Annual dues for CLUB privileges shall be reviewed/revised by the Board of Directors as required. Summer Season is defined as the period from Memorial Day through Labor Day, inclusive.
Section 2.
Dues are payable in full each year upon the anniversary date of the approval of the member’s application for membership. However, the Board of Directors may by resolution provide for yearly dues to be paid in installments. The anniversary date for members who became members prior to the date of this amendment shall be May 1.
Section 3.
In the event of membership termination, such member shall not be entitled to a refund of any or all of his dues payment. Deviations from the provisions of this Section may be made at the discretion of the Board of Directors provided that such deviations are set forth in the minutes of a Board meeting; such minutes shall state the rationale behind the request for full or partial refund and the Board’s rationale for its decision to approve or reject said request.
Section 4.
A.) In the event that a member shall fail to pay or make arrangements to pay the full amount of dues payable by the anniversary date, their CLUB privilege shall be suspended.
B.) In the event a membership is canceled by the member without prior authorization from the Membership Committee, (ex.: stop ACH monthly draft or NSF monthly drafts) the Member will be notified by phone or mail that their membership has been canceled and they are not allowed to become a member again for 2 calendar years. After 2 calendar years, if the Member wants to become a member again and their new membership is approved, member must pay in full (annual membership only) with new membership.
Section 5.
A Membership is categorized as follows:
A) Family membership is defined as two adults and unmarried children who reside with such member and are not self-supporting. Members that are current students in college may be on their parents’ membership until age 23, with supporting college ID. Any children 21 or older must have their own membership if not attending school.
B) Single-Parent Family membership is defined as a single parent and unmarried children who reside with such member and are not self-supporting. Members that are current students in college may be on their parents’ membership until age 23, with supporting college ID. Any children 21 or older must have their own membership if not attending school.
C) Individual membership is defined, as is a single member who is 18 or older and self-supporting.

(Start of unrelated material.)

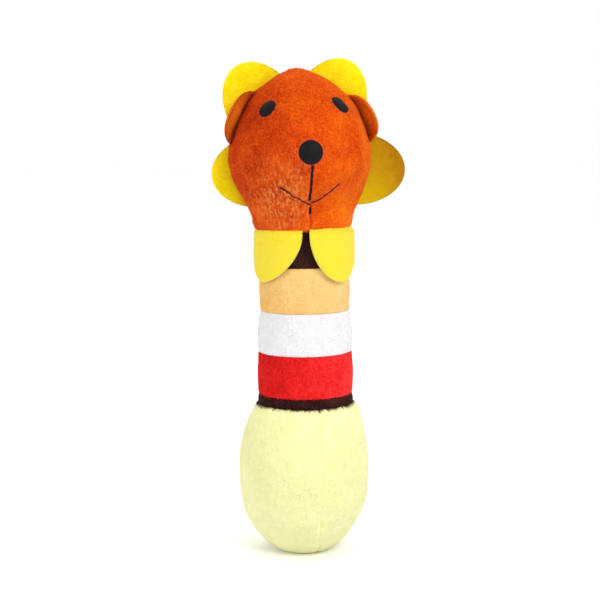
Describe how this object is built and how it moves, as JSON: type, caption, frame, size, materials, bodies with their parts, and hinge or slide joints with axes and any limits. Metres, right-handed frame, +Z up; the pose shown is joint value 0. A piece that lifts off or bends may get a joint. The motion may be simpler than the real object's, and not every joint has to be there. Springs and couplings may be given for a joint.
{
  "type": "plush stick toy",
  "caption": "Upright plush stick toy with a lion's head, felt mane petals, a banded stuffed stick and an egg-shaped grip that squeaks.",
  "frame": {"origin": "on the stick's axis, at the centre of the flattened patch that the grip stands on", "axes": "+Z up the stick to the head, -Y out of the face, +X to the right of someone who looks at the face"},
  "size_m": [0.0944, 0.0732, 0.2396],
  "materials": {
    "pale_yellow_plush": "short-pile velour, pale yellow",
    "brown_plush": "short-pile velour, dark brown",
    "red_plush": "short-pile velour, red",
    "white_plush": "short-pile velour, white",
    "apricot_plush": "short-pile velour, apricot",
    "orange_plush": "short-pile plush, orange, with streaks where the pile lies",
    "yellow_felt": "pressed craft felt, bright yellow",
    "black_thread": "satin-stitched polyester thread, black",
    "fibrefill": "loose polyester fibre",
    "squeaker_plastic": "thin blown polyethylene, milky"
  },
  "bodies": {
    "grip": {"grip_panel_front_left": "pale_yellow_plush", "grip_panel_front_right": "pale_yellow_plush", "grip_panel_back_left": "pale_yellow_plush", "grip_panel_back_right": "pale_yellow_plush", "grip_stuffing_lower": "fibrefill", "grip_stuffing_upper": "fibrefill", "squeaker_bladder": "squeaker_plastic", "waist_band": "brown_plush", "waist_stuffing": "fibrefill"},
    "squeaker_valve": {"squeaker_plug": "squeaker_plastic", "squeaker_reed": "squeaker_plastic"},
    "stick": {"red_band": "red_plush", "white_band": "white_plush", "stick_stuffing": "fibrefill"},
    "collar": {"apricot_band": "apricot_plush", "apricot_stuffing": "fibrefill"},
    "head": {"neck_band": "brown_plush", "neck_stuffing": "fibrefill", "face_panel": "orange_plush", "head_back_left": "orange_plush", "head_back_right": "orange_plush", "head_stuffing": "fibrefill", "eye_left": "black_thread", "eye_right": "black_thread", "nose": "black_thread", "nose_line": "black_thread", "chin_stitch": "black_thread", "smile_left": "black_thread", "smile_right": "black_thread"},
    "petal_upper_left": {"upper_petal_left": "yellow_felt"},
    "petal_upper_right": {"upper_petal_right": "yellow_felt"},
    "petal_side_left": {"side_petal_left": "yellow_felt"},
    "petal_side_right": {"side_petal_right": "yellow_felt"},
    "petal_bib_left": {"bib_petal_left": "yellow_felt"},
    "petal_bib_right": {"bib_petal_right": "yellow_felt"},
    "ear_left": {"ear_left_inner": "orange_plush", "ear_left_outer": "orange_plush"},
    "ear_right": {"ear_right_inner": "orange_plush", "ear_right_outer": "orange_plush"}
  },
  "joints": [
    {"name": "waist_sway", "type": "hinge", "parent": "grip", "child": "stick", "pos_m": [0.0012, 0, 0.0757], "axis": [0, 1, 0], "range_deg": [-10, 10], "stiffness_Nm_per_rad": 0.6, "deforming": ["waist_band", "waist_stuffing"]},
    {"name": "neck_turn", "type": "hinge", "parent": "stick", "child": "collar", "pos_m": [0.0012, 0, 0.1189], "axis": [0, 0, 1], "range_deg": [-25, 25], "stiffness_Nm_per_rad": 0.1},
    {"name": "neck_nod", "type": "hinge", "parent": "collar", "child": "head", "pos_m": [0.0012, 0, 0.1297], "axis": [1, 0, 0], "range_deg": [-20, 25], "stiffness_Nm_per_rad": 0.3, "deforming": ["apricot_band", "apricot_stuffing"]},
    {"name": "upper_petal_left_fold", "type": "hinge", "parent": "head", "child": "petal_upper_left", "pos_m": [-0.02224, 0.003, 0.22285], "axis": [0.8434, 0, 0.5373], "range_deg": [-25, 25], "stiffness_Nm_per_rad": 0.004},
    {"name": "upper_petal_right_fold", "type": "hinge", "parent": "head", "child": "petal_upper_right", "pos_m": [0.01809, 0.003, 0.22496], "axis": [0.8949, 0, -0.4462], "range_deg": [-25, 25], "stiffness_Nm_per_rad": 0.004},
    {"name": "side_petal_left_fold", "type": "hinge", "parent": "head", "child": "petal_side_left", "pos_m": [-0.03479, 0.003, 0.18433], "axis": [-0.1132, 0, 0.9936], "range_deg": [-25, 25], "stiffness_Nm_per_rad": 0.004},
    {"name": "side_petal_right_fold", "type": "hinge", "parent": "head", "child": "petal_side_right", "pos_m": [0.03454, 0.003, 0.18645], "axis": [-0.0523, 0, -0.9986], "range_deg": [-25, 25], "stiffness_Nm_per_rad": 0.004},
    {"name": "bib_petal_left_lift", "type": "hinge", "parent": "head", "child": "petal_bib_left", "pos_m": [-0.01805, -0.01425, 0.1568], "axis": [-0.5948, 0.8039, 0], "range_deg": [0, 60], "stiffness_Nm_per_rad": 0.004},
    {"name": "bib_petal_right_lift", "type": "hinge", "parent": "head", "child": "petal_bib_right", "pos_m": [0.01738, -0.01766, 0.1568], "axis": [-0.7373, -0.6756, 0], "range_deg": [0, 60], "stiffness_Nm_per_rad": 0.004},
    {"name": "ear_left_fold", "type": "hinge", "parent": "head", "child": "ear_left", "pos_m": [-0.02761, -0.0022, 0.2107], "axis": [0.4305, 0, 0.9026], "range_deg": [-12, 6], "stiffness_Nm_per_rad": 0.004},
    {"name": "ear_right_fold", "type": "hinge", "parent": "head", "child": "ear_right", "pos_m": [0.02628, -0.0022, 0.20985], "axis": [-0.4617, 0, 0.887], "range_deg": [-6, 12], "stiffness_Nm_per_rad": 0.004},
    {"name": "squeaker_squeeze", "type": "slide", "parent": "grip", "child": "squeaker_valve", "axis": [0, 0, -1], "range_m": [0, 0.008], "stiffness_N_per_m": 200, "deforming": ["squeaker_bladder"]}
  ]
}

D) Student membership is defined as student (college/high school or under) who is supported by their parents or legal guardian.
Article VII.
Termination of Membership
Section 1.
Termination of membership for any cause whatever shall operate as a release of all rights, or title to, or interest in, the property or assets of the CLUB. The CLUB assumes no obligation under or by reason of having issued such Membership, except the sole obligation to carry out the provisions of these By-Laws in good faith.
Section 2.
Action of the Board of Directors, by an affirmative vote of five (5) Directors, shall be required to suspend or expel any member, and such action shall be based on infraction of the CLUB Constitution, By-Laws, or Rules.
Article VIII.
Rules and Regulations
Rules and regulations for the government, management and control of the CLUB may be adopted and promulgated by an affirmative vote of four members of the Board of Directors at any regular or special meeting of said Board. A copy of such rules shall be furnished to each member of the CLUB and, also, shall be posted in conspicuous places in the clubhouse. Any rule so promulgated by the Board of Directors may be rescinded at any annual or special meeting of the members of the CLUB by an affirmative vote of two-thirds of the members in attendance in person or by proxy at any such meeting.
Article IX.
Order of Business
The order of business at meetings of the CLUB shall be as follows:
1.) Call to order, roll call, and reading of minutes of the previous meeting(s).
2.) Member’s forum.
3.) Club Manager / Pool Manager’s report.
4.) Committee reports.
5.) Secretary’s report.
6.) Treasurer’s report.
7.) Unfinished business.
8.) New business.
9.) Adjournment
Article X.
Amendments
Section 1.
The By-Laws of the CLUB may be amended by a two-thirds vote of the members in attendance, whether in person or by proxy, at any annual or special meeting of the CLUB. Each member shall be notified by the Secretary of any proposed changes or amendments to the By-Laws at least three days prior to the meeting.
Section 2.
These By-Laws may also be amended by the Board of Directors at any regular or special meeting of the Board by an affirmative vote of five (5) members of the Board, provided a notice stating the object of the meeting and giving a copy of the proposed amendment is mailed to each member of the Board at least five days prior to the date of the meeting at which said proposed amendment is to be voted upon; provided however, that the Board of Directors shall have no power or authority to make any amendment to the By-Laws which either rescind or amend Article X, Section 1 of these By-Laws, and provided further that no amendment of these By-Laws made by the Board of Directors shall become effective until 16 days after such amendment has been mailed or e-mailed to each member of the CLUB, and the adoption thereof has not been objected to in writing addressed to the Secretary of the CLUB by 25 or more of the members within 15 days.
Section 3.
Any amendment to the By-Laws proposed by the Board of Directors and rejected by objection of 25 members or more shall not become effective until adopted in accordance with Article X, Section 1 hereof.
Article XI.
Guests
Section 1.
Members entertaining guests on the club grounds shall upon entering the grounds register their names and the names of their guests in the club register at the club house or other place of registration designated by the Board of Directors and pay the fees required (if any) in accordance with the schedule as fixed by the Board of Directors.
Section 2.
No guest shall be admitted to the grounds unless the entertaining member or one of their immediate family is on the grounds, nor shall the guest remain on the grounds after the departure of the entertaining member.
Section 3.
Guests cannot introduce other guests to the grounds.
Article XII.
Amendment of Article of Incorporation
The Article of Incorporation shall not be amended except by two-thirds vote of the members in attendance at any annual or special meeting of the CLUB, provided however that each member shall be notified by the Secretary at least ten days prior to the meeting.